Ludwig van Beethoven,
by Hornemann
The wonderful Largo in E Major projects the atmosphere of a hymn embedded within a spun-out nocturne, especially when Serkin’s liquid arpeggios combine with bassoon and flute. Serkin’s chosen silences prove as dramatically urgent as his lyric musings, sustaining the mood of chamber music intimacy. Between torrents of bravura and lyrical urgency, Serkin proves his consummate mastery in the Beethoven style.
To my thinking, the G Major Concerto bears much of the economical imprint of the Fifth Symphony and the Appassionata Sonata, in terms of a four-note rhythmic kernel and the balance of motor and lyrical elements. The long tutti in the opening Allegro moderato allows Kubelik to establish a long, generous melodic line, nicely balanced in strings and woodwinds, pregnant with considered pauses and nuances in timbre. “The unity condensation,” as Glenn Gould put it, dominates the shared conception by Serkin and Kubelik, and the result proves poetically captivating. The development section’s mystery of the keyboard’s solo statement of the motto, joined by subdued strings and winds, soon evolves into a well-wrought rhapsody, wherein Serkin’s keyboard becomes an Aeolian harp, whose silken ladder segues into the recapitulation.
The eternal magic of the second movement Andante con moto in E Minor ever begs the question of the proper characterization to capture the nature of its dialogue, its 72 measures having elicited the myth of Orpheus and his subduing the Furies. One commentator offers the notion of Serkin’s “consoling sweetness” in the face of grim emotional onslaughts from the orchestra. The last movement Rondo: vivace seems to ooze out from the gloom, a playful but martial idea that soon gains assertive power. Kubelik’s motor contribution, in the sudden thrusts of energy, keeps us on emotional alert, so even the regularities of the rondo form attain a renewed vitality.

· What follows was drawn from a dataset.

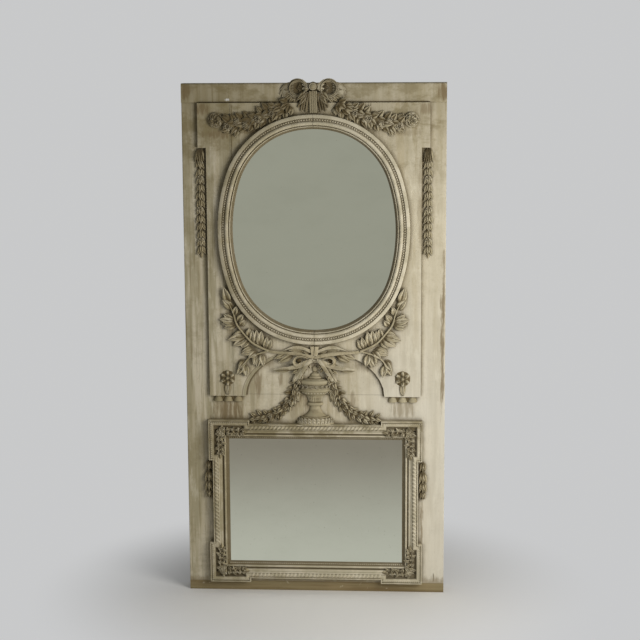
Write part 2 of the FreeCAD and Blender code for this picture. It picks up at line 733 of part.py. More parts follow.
def bow_knot():
    """Button, central band and two pleated tails."""
    back = FRONT - TOP_RAIL_PROUD
    low = PANEL_FRONT
    pieces = [
        bud(0, 2206, 18, back, 30, 10),
        plate([(-14, 2097), (14, 2097), (16, 2186), (-16, 2186)], low, 20),
        plate([(-16, 2140), (16, 2140), (22, 2200), (-22, 2200)], back, 32),
    ]
    for side in (-1, 1):
        tail = [(side * 12, 2172), (side * 30, 2180), (side * 62, 2150), (side * 58, 2100), (side * 14, 2094)]
        pieces.append(plate(tail, low, 8))
        for x in (24, 40, 55):
            pleat = [(side * (x * 0.55 + 6), 2168), (side * x, 2128), (side * x, 2100)]
            pieces.append(stem(pleat, 13, low, 16))
    return fused(pieces)


def urn_profile():
    """Half section of the urn as radius and height, from the foot up to the finial."""
    foot = [(82, FRAME_TOP), (78, 765), (62, 788), (45, 795), (31, 808), (24, 822), (21, 836)]
    cup = [(21, 836), (34, 841), (34, 849), (30, 854), (33, 872), (38, 884), (56, 895), (68, 906), (68, 938)]
    rim = [(72, 942), (72, 949), (66, 952)]
    lid = [(48, 952), (28, 955), (27, 964), (21, 967), (20, 976), (15, 979)]
    knob = [(9, 989), (14, 997), (12, 1006), (4, 1013)]
    return foot, cup + rim, lid + knob


def half_round(radius, z, lobes=0.0):
    """Flattened half-round section standing out of the ground; lobes shares the depth of its flutes."""
    steps = 10
    points = []
    for k in range(steps + 1):
        a = math.pi * k / steps
        size = radius * (1 - lobes if k % 2 else 1)
        points.append(vec(size * math.cos(a), FRONT - radius * URN_DEPTH * math.sin(a), z))
    return points


def urn():
    foot, bowl, lid = urn_profile()
    flute_low = 854
    flute_high = 884
    flute_depth = 0.09
    x = URN_HANDLE_X
    handle = ribbon([(x, 930), (x + 18, 946), (x + 26, 928), (x + 18, 910), (x, 907)], 9, FRONT - 6, 6, 9)
    keep("urn_foot", skin([half_round(r, z) for r, z in foot]))
    body = skin([half_round(r, z, flute_depth if flute_low <= z <= flute_high else 0) for r, z in bowl])
    keep("urn_bowl", main_solid(fused([body, handle, mirrored(handle)])))
    keep("urn_lid", skin([half_round(r, z) for r, z in lid]))


def guttae():
    """Three flared drops that hang from the lower edge of the raised panel."""
    drops = []
    for x in (SMALL_ROSE_X - GUTTA_PITCH, SMALL_ROSE_X, SMALL_ROSE_X + GUTTA_PITCH):
        rings = []
        for drop, half, proud in ((0, 13, 22), (5, 14, 24), (24, 20, 32)):
            z = PANEL_BOTTOM - drop
            bevel = half * 0.45
            rings.append([vec(x - half, FRONT, z), vec(x - half, FRONT - proud + bevel, z),
                          vec(x - half + bevel, FRONT - proud, z), vec(x + half - bevel, FRONT - proud, z),
                          vec(x + half, FRONT - proud + bevel, z), vec(x + half, FRONT, z)])
        drops.append(skin(rings))
    return Part.makeCompound(drops)


def both_sides(name, shape):
    keep("right_" + name, shape)
    keep("left_" + name, mirrored(shape))


def ornament():
    frame = [PARTS["frame_top_rail"], PARTS["frame_right_rail"], PARTS["frame_left_rail"]]
    ovals = [PARTS["right_oval_frame"], PARTS["left_oval_frame"]]
    panel = [PARTS[n + "_panel_board"] for n in ("right", "head", "foot", "left")]
    urn()
    urn_parts = [PARTS[n] for n in ("urn_foot", "urn_bowl", "urn_lid")]
    both_sides("top_rosette", rosette(ROSE_X, ROSE_Z, 41, PANEL_FRONT, 22, 6))
    rose = PARTS["right_top_rosette"]
    knot = scribed(bow_knot(), ovals + panel + [PARTS["top_rail"]])
    keep("bow_knot", knot)
    loop = scribed(bow_loop(), [knot] + panel)
    both_sides("bow_loop", loop)
    garland = scribed(upper_garland(), ovals + [rose, knot, loop])
    both_sides("upper_garland", garland)
    ribbon_piece = scribed(arch_ribbon(), ovals + panel + urn_parts)
    keep("arch_ribbon", ribbon_piece)
    both_sides("laurel_branch", scribed(laurel_branch(), ovals + [ribbon_piece]))
    both_sides("long_drop", long_drop())
    both_sides("short_drop", scribed(short_drop(), frame))
    both_sides("small_rosette", small_rosette())
    both_sides("guttae", guttae())
    both_sides("festoon", scribed(festoon(), urn_parts + frame + [ribbon_piece]))
    corner = scribed(acanthus_corner(), frame)
    middle = (FRAME_BOTTOM + FRAME_TOP) / 2
    lower = corner.mirror(vec(0, 0, middle), vec(0, 0, 1))
    both_sides("upper_acanthus", corner)
    both_sides("lower_acanthus", lower)


def main():
    carcass()
    back_frame()
    fixings()
    raised_panel()
    both_sides("oval_frame", oval_frame_half())
    lower_frame()
    glazing()
    ornament()
    os.makedirs("parts", exist_ok=True)
    for name, shape in PARTS.items():
        shape.exportStep("parts/" + name + ".step")


main()
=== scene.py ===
import json
import math
import random

import bmesh
import bpy
from mathutils import Matrix, Vector


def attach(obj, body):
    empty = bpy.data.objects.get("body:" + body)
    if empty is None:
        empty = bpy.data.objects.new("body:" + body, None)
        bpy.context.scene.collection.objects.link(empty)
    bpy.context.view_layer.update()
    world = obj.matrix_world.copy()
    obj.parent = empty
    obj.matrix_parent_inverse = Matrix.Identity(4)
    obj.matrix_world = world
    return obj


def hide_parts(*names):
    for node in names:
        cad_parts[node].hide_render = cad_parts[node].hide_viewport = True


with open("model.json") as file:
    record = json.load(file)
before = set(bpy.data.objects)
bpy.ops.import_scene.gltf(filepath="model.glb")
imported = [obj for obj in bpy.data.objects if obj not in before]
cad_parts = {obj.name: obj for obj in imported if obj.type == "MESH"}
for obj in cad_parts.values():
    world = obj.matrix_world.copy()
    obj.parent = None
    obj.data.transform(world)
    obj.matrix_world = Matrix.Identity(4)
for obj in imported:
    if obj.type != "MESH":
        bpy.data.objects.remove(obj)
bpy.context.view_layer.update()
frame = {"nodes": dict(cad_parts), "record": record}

# Trumeau mirror. Metres, +Z up, front towards -Y, origin at the centre of the sill's underside.

MM = 0.001

# Grounds that the carvings lie on, as y in millimetres
PANEL_FACE = -64
APRON_FACE = -46
TOP_RAIL_FACE = -52
KNOT_GROUND = -60
RIBBON_GROUND = -62
EAR_GROUND = -66

# Camera: the photograph's viewing angle, in a 640 by 640 picture
CAMERA_PLACE = (0.45, -6.816, 2.33)
CAMERA_YAW = 3.61
CAMERA_PITCH = -9.36
CAMERA_ROLL = 0.31
CAMERA_LENS = 90
CAMERA_SENSOR = 36

# Colours, as linear values
CREAM = (0.60, 0.535, 0.395)
CREAM_SHADE = (0.45, 0.38, 0.235)
CREAM_LIGHT = (0.70, 0.64, 0.49)
CHALK = (0.74, 0.72, 0.66)
TAUPE = (0.33, 0.285, 0.17)
# Brown of dirt, and of painted shade on the left and at the top
DIRT_AND_SHADE = (0.215, 0.170, 0.078)
# Dark brown of the wash in hollows and cracks, and of painted shade
SHADE_AND_WASH = (0.100, 0.070, 0.026)
UMBER = (0.19, 0.135, 0.062)
OLD_WOOD = (0.27, 0.215, 0.11)
OCHRE = (0.38, 0.29, 0.15)
IRON = (0.035, 0.03, 0.027)
RUST = (0.12, 0.055, 0.025)
SILVER = (0.88, 0.88, 0.85)
SILVER_CLOUD = (0.62, 0.63, 0.58)
SILVER_SPECK = (0.25, 0.24, 0.2)
FLOOR = (0.90, 0.88, 0.84)
FLOOR_SHADE = (0.66, 0.65, 0.62)
BACKGROUND = (0.58, 0.585, 0.59)
ROOM_IN_GLASS = (0.335, 0.343, 0.282)
FLOOR_IN_GLASS = (0.49, 0.505, 0.435)
FLOOR_FAR_IN_GLASS = (0.25, 0.235, 0.19)
FILL_COLOUR = (0.93, 0.96, 1.0)
KEY_COLOUR = (1.0, 0.99, 0.965)


# ---------------------------------------------------------------- shader expressions


def joined(tree, operation, first, second):
    """A Math node on two values, each a number or a socket."""
    node = tree.nodes.new("ShaderNodeMath")
    node.operation = operation
    for slot, value in zip(node.inputs, (first, second)):
        if isinstance(value, Sock):
            tree.links.new(value.socket, slot)
        else:
            slot.default_value = value
    return Sock(tree, node.outputs[0])


class Sock:
    """A shader socket that Python's arithmetic works on."""

    def __init__(self, tree, socket):
        self.tree = tree
        self.socket = socket

    def __add__(self, other):
        return joined(self.tree, "ADD", self, other)

    def __radd__(self, other):
        return joined(self.tree, "ADD", other, self)

    def __sub__(self, other):
        return joined(self.tree, "SUBTRACT", self, other)

    def __rsub__(self, other):
        return joined(self.tree, "SUBTRACT", other, self)

    def __mul__(self, other):
        return joined(self.tree, "MULTIPLY", self, other)

    def __rmul__(self, other):
        return joined(self.tree, "MULTIPLY", other, self)

    def __truediv__(self, other):
        return joined(self.tree, "DIVIDE", self, other)

    def __pow__(self, other):
        return joined(self.tree, "POWER", self, other)

    def most(self, other):
        return joined(self.tree, "MAXIMUM", self, other)

    def size(self):
        return joined(self.tree, "ABSOLUTE", self, 0)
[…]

Serkin and Kubelik set down the Emperor Concerto and Choral Fantasia 30 October 1977, a pair of torrential interpretations. The Emperor’s opening movement, Allegro, emerges and evolves as one extended line, driven with both technical flair and dramatic poetry. Each of Kubelik’s final cadences seems to land on an explosion, to which Serkin often responds in soft tones, but rife with kinetic acceleration. One critic at the time spoke of Serkin’s “lyrical vulnerability,” as though the intense hours of consummate, merciless practice and stern discipline had finally transcended mere mechanics.
Perhaps the wonderful set of theme and variations of the second movement Adagio un poco mosso best speaks to the point of tenderness born of hardest, Spartan aesthetics. That movement, whose note falls a semitone to introduce the ebullient Rondo – Allegro ma non troppo, has set the tone from mystical beauty to muscular jubilation in the sureness of one’s means, a towering performance.
As for the Choral Fantasia, with its spontaneous mix of solo improvisation, perky variations on Beethoven’s 1795 lied Gegenliebe (“Mutual love”), and keyboard concerto, this came as the “overwhelming surprise” to the Bavarian audience, with its renewed sense of popular novelty, a combination of heroic grandeur and crowd-pleasing optimism. We, too, may now share these precious moments, when Rudolf Serkin’s authority in the music of Beethoven could not be denied.